Of course, being a The White Stripes’ work, “Icky Thump” inevitably embraces the band’s traditions and boasts a light-hearted (and absolutely brilliant) acoustic closer, “Effect and Cause”, as well as a handful of tunes where Jack and Meg – in full attack mode – are left alone with their signature instruments; and out of that bunch, a couple of career highlights emerge in the utterly menacing “Little Cream Soda” and in the theatrical “Rag and Bone”, where the duo exchanges words in the role of junk dealers who try to convince listeners to give them their stuff while rocking proud and loudly. However, even in those more orthodox instances, the band still sounds fuller – albeit thankfully not overproduced to dullness – and the tunes come off as more full-fledged than usual.

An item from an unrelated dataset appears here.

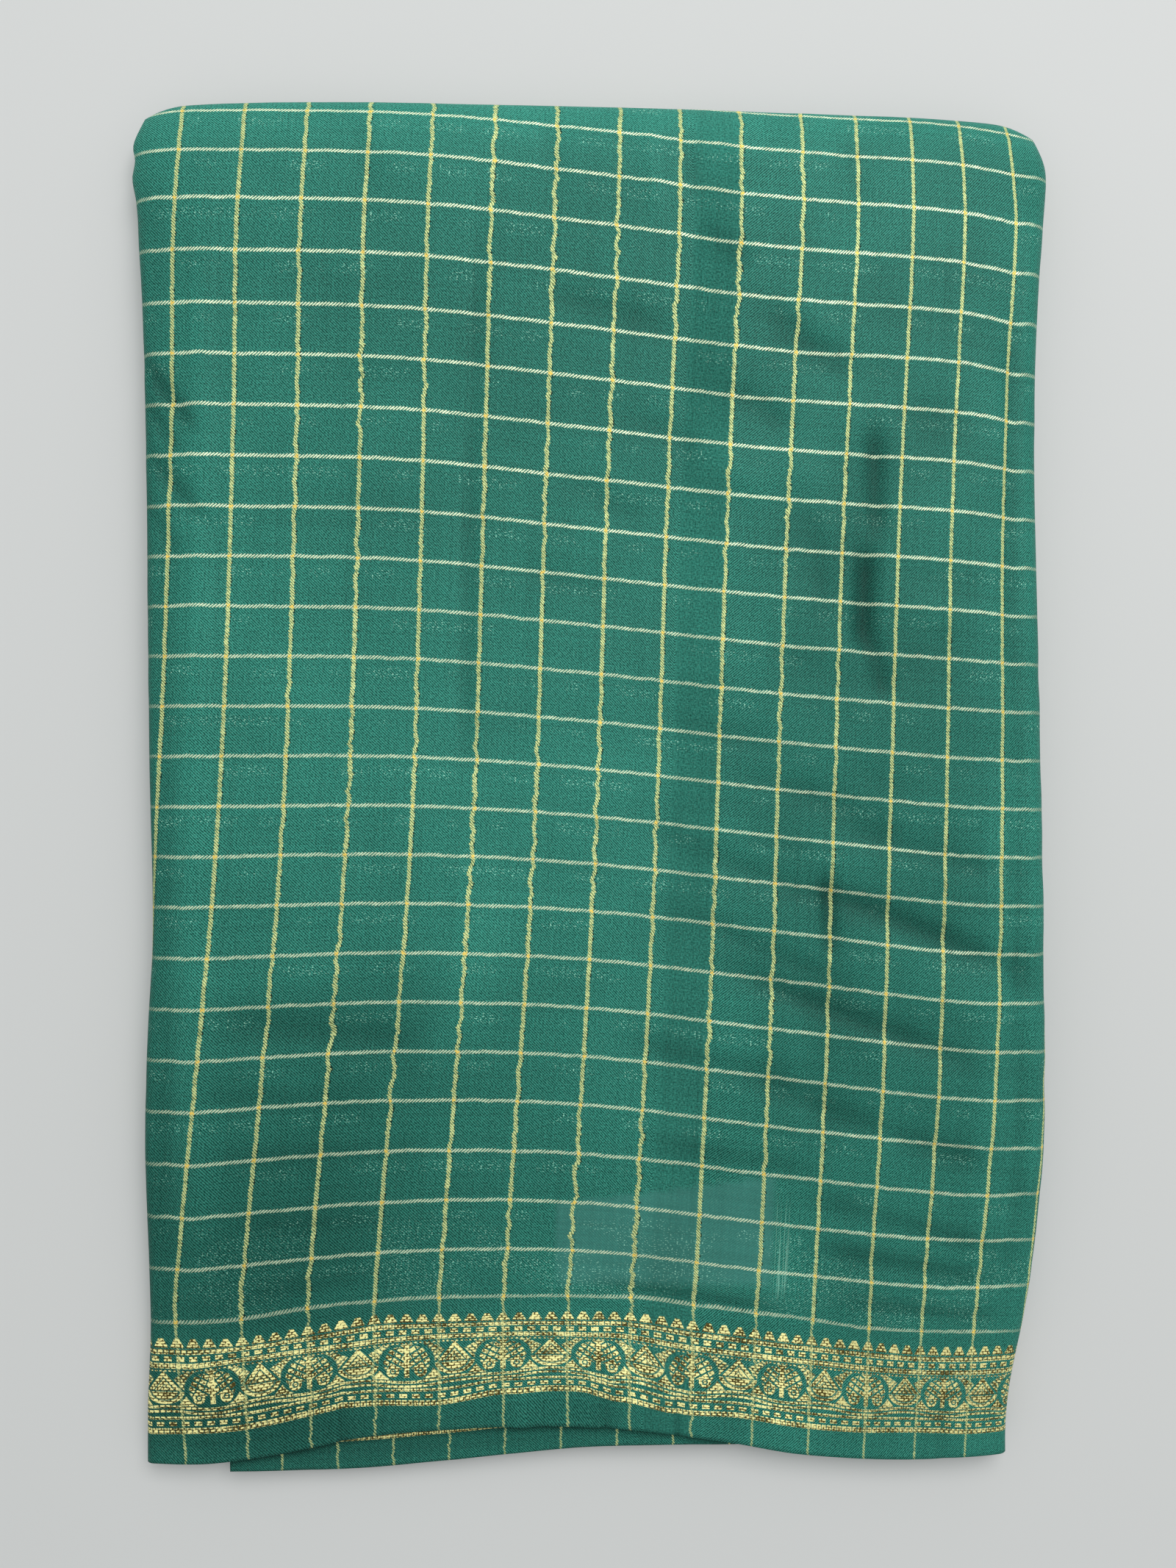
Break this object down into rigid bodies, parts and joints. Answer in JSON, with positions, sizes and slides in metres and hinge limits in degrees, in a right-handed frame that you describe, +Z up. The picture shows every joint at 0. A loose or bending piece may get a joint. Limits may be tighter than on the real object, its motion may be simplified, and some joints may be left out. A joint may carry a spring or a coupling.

“Icky Thump” may not be a peak for The White Stripes, as differently from the band’s trio of best records, the album has a few minor issues: “Prickly Thorn, but Sweetly Worn” and “I’m Slowly Turning into You”, which are instrumentally solid, can verge on annoying due to how Jack sings them on an uncomfortable high pitch; “St. Andrew (This Battle Is in the Air)” is an experiment that could have been cut; at last, the rocking “Bone Broke” and “Catch Hell Blues” are good but lack a defining trait. Yet, it is truly hard to find a band that waved goodbye to the world as stylishly as The White Stripes did in “Icky Thump”; and more impressive than that is how the record goes back to basics while proving the pair still had plenty to say within that limited style, showing that the guitar-and-drums constraint the pair imposed on themselves early on worked greatly to their benefit until the very end.